Я не буду заходить с этой аналогией слишком далеко, ибо развитая техника, а также подчинение знания о человеке методам науки, то есть развитие антропологии, социологии, лингвистики и т. д., вводят новые факторы. Это скорей атмосфера терпимости по отношению ко всем культам, взглядам, верованиям – при условии, что они достаточно расплывчаты и синкретичны, так что рядовой ум предается ни к чему не обязывающим мечтаниям вне сферы религиозных или философских понятий, бессознательно перенимая определенные запасы культурного наследия. Так, например, почести, слагаемые «творчеству», – это поздний вариант хвалы искусству для искусства, хотя «творчество» становится скорей выделением для выделения, деятельностью столь соблазнительной, что уже пребывает вне правды и неправды, зла и добра, прекрасного и безобразного, то есть результат творчества более или менее безразличен. Если бы можно было принудить так убегающий от себя ум хотя бы занять сознательную атеистическую позицию, уже и это было бы достижением.

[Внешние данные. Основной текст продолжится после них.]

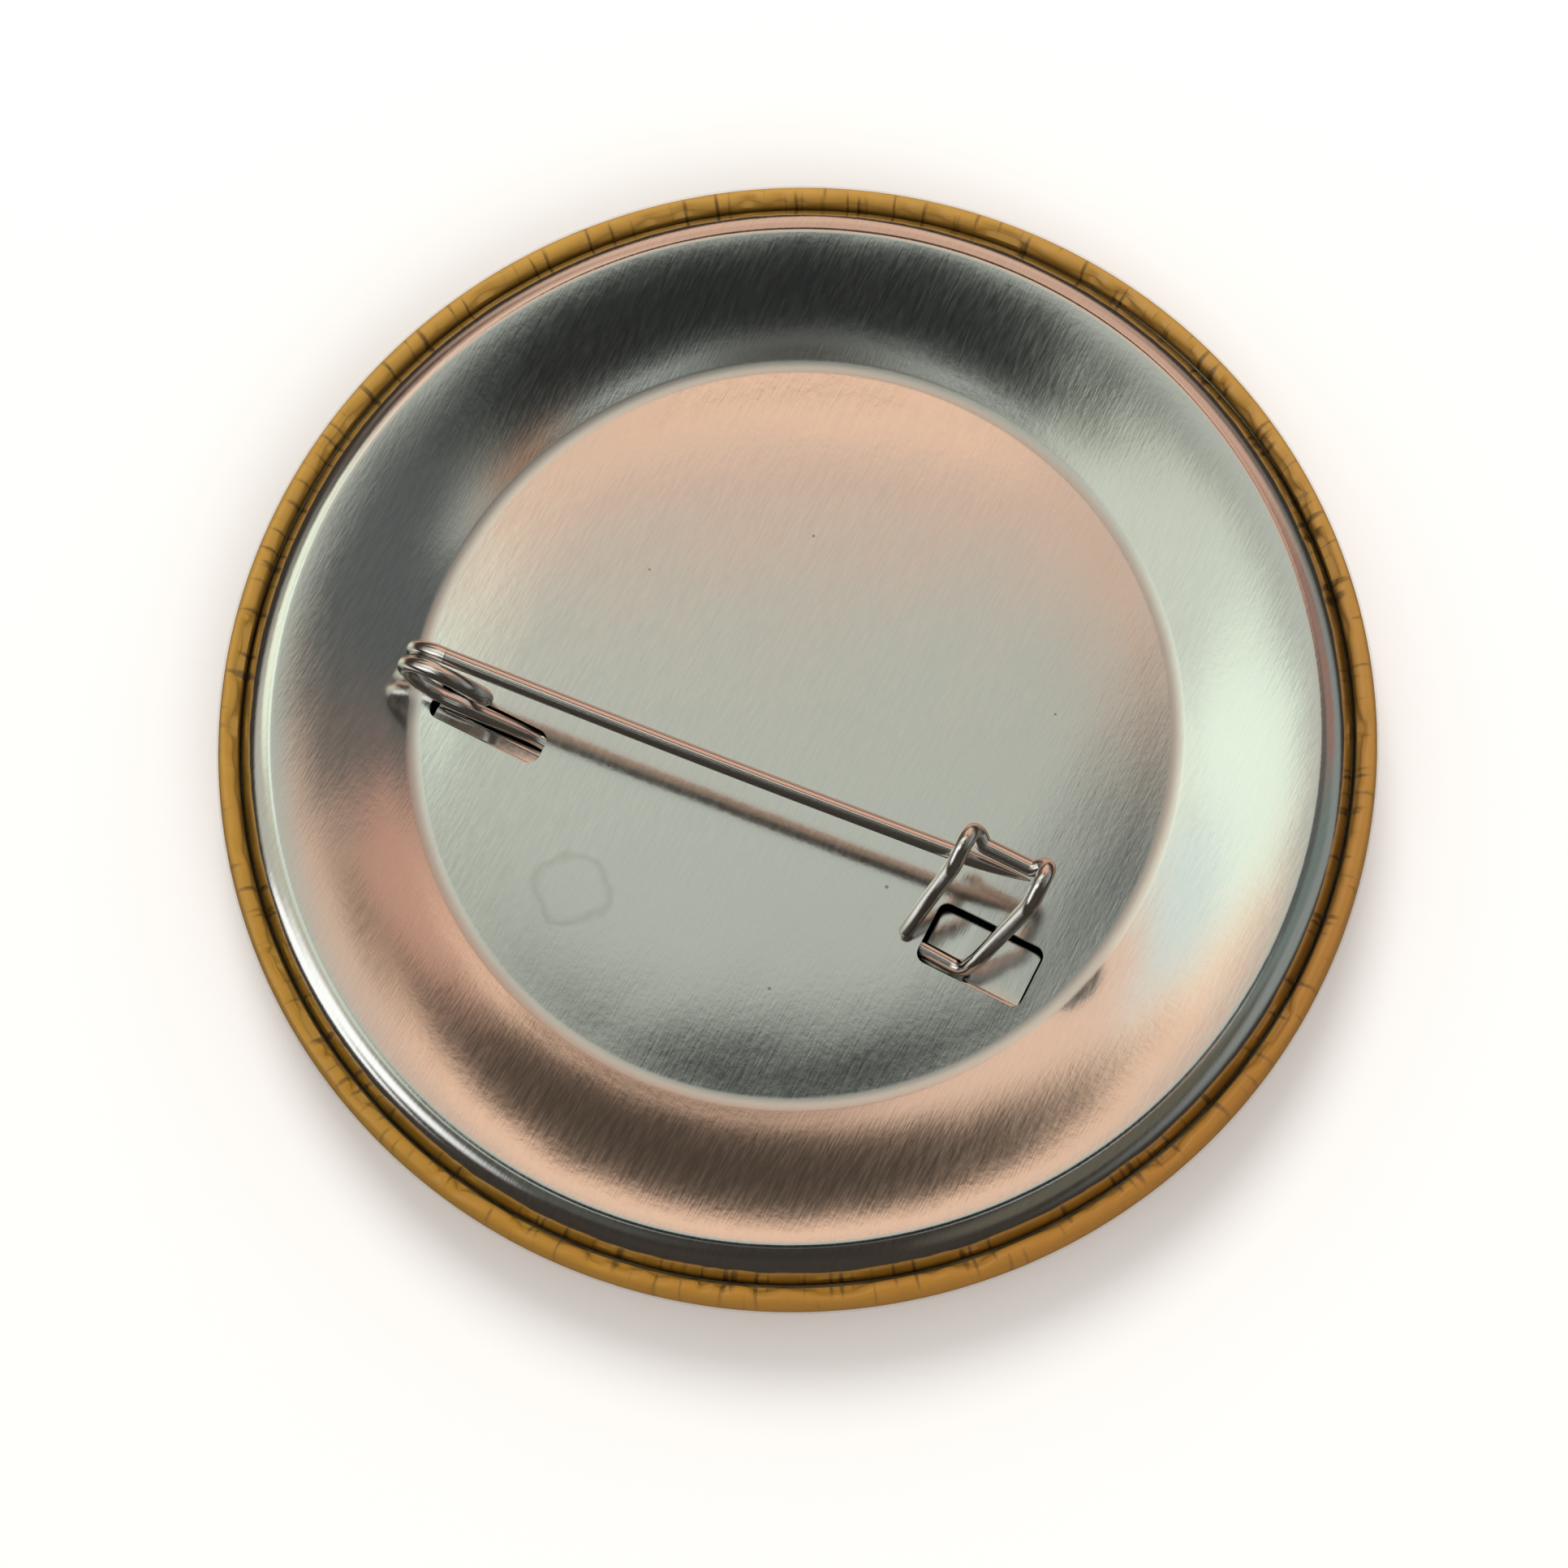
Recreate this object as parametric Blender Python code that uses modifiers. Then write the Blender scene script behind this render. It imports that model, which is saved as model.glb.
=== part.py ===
"""A 58 mm pin-back button badge, lying face-down with its pin on top.

The origin is the lowest point of the domed front, and +Z points away from the front, towards the
wearer. +X runs along the pin's wire, from its coil to its catch. Lengths below are millimetres.

From the outside in, the badge is a clear film, a paper print, a stamped tinplate shell with a
curled rim, and a tinplate back plate clamped inside the curl. A spring wire runs under the back
plate between two windows. At one end it is wound into a coil that carries the pin, and at the
other end it is bent up into a hooked catch.
"""

import math

import bmesh
import bpy
from mathutils import Matrix, Vector

MM = 0.001
SEGMENTS = 48
MERGE = 0.000001

# Layers of the front, each wrapped round the next, from the outside in.
BADGE_RADIUS = 29.0
FILM_THICKNESS = 0.08
PRINT_OFFSET = 0.11
PRINT_THICKNESS = 0.08
SHELL_OFFSET = 0.22
SHELL_THICKNESS = 0.20

# The front's outer profile: a flat middle, a shallow dome, a shoulder, a leaning wall and a roll.
FLAT_RADIUS = 8.0
DOME_EDGE_SLOPE = math.radians(7.0)
WIDEST_HEIGHT = 3.45
WALL_RADIUS = 3.0
WALL_LEAN = math.radians(25.0)
ROLL_RADIUS = 0.52
FILM_TUCK = 1.0
PRINT_TUCK = 0.8
SHELL_TUCK = 0.6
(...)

Настоящий атеист, я думаю, птица редкая. Он преследует в себе пережитки давних верований и отбрасывает их один за другим. Явный пережиток – невысказанная вера в благодетельные последствия эволюции в Природе и в продолжающей эту эволюцию истории рода человеческого. Такая вера предполагает некий договор о перемирии, который, к сожалению, требует двух контрагентов: человечества и провидящей силы. Если после миллиардов лет эволюции человек появился на Земле в силу случайных мутаций, то какое бы то ни было признание добрых намерений за Вселенной должно звучать для него как вариант религиозных представлений. Иначе говоря, между сферой человеческих ценностей и неколебимыми законами Вселенной нет ни малейшей связи, нет и оснований допустить действие тормозов, которые защищают человечество от бесповоротных катастроф и бедствий. Даже столь дорогая ученым страсть к поискам истины совершенно необъяснима и ни на чем не основывается. Подлинный, радикальный атеизм в нашем веке сильно отличается от своих предшественников, и этому в немалой степени содействовала антропология в широком смысле слова, включающая историю религии и искусства. Дело-то в том, что, когда мы достаточно внимательно рассматриваем одиночество человека во Вселенной, его принципиальную «неестественность», прогрессисты-атеисты прошлых веков начинают выглядеть как продолжатели известной религиозной триады: Рай, потерянный Рай, возвращенный Рай – они просто-напросто переносили динамику Священной Истории в историю человеческих обществ. И какое бы то ни было постулирование гармонии человеческой жизни с Природой, космосом или универсальным Разумом стóит не больше веры в русалок и леших, то есть оказывается пережитком «анимистической традиции». Человек одинок – если же на каких-то других планетах есть существа, наделенные разумом, то они появились точно так же, в силу случайности, и точно так же чужды Вселенной. И эта особая отчужденность человека как носителя разума накладывает на нас чрезвычайные обязанности.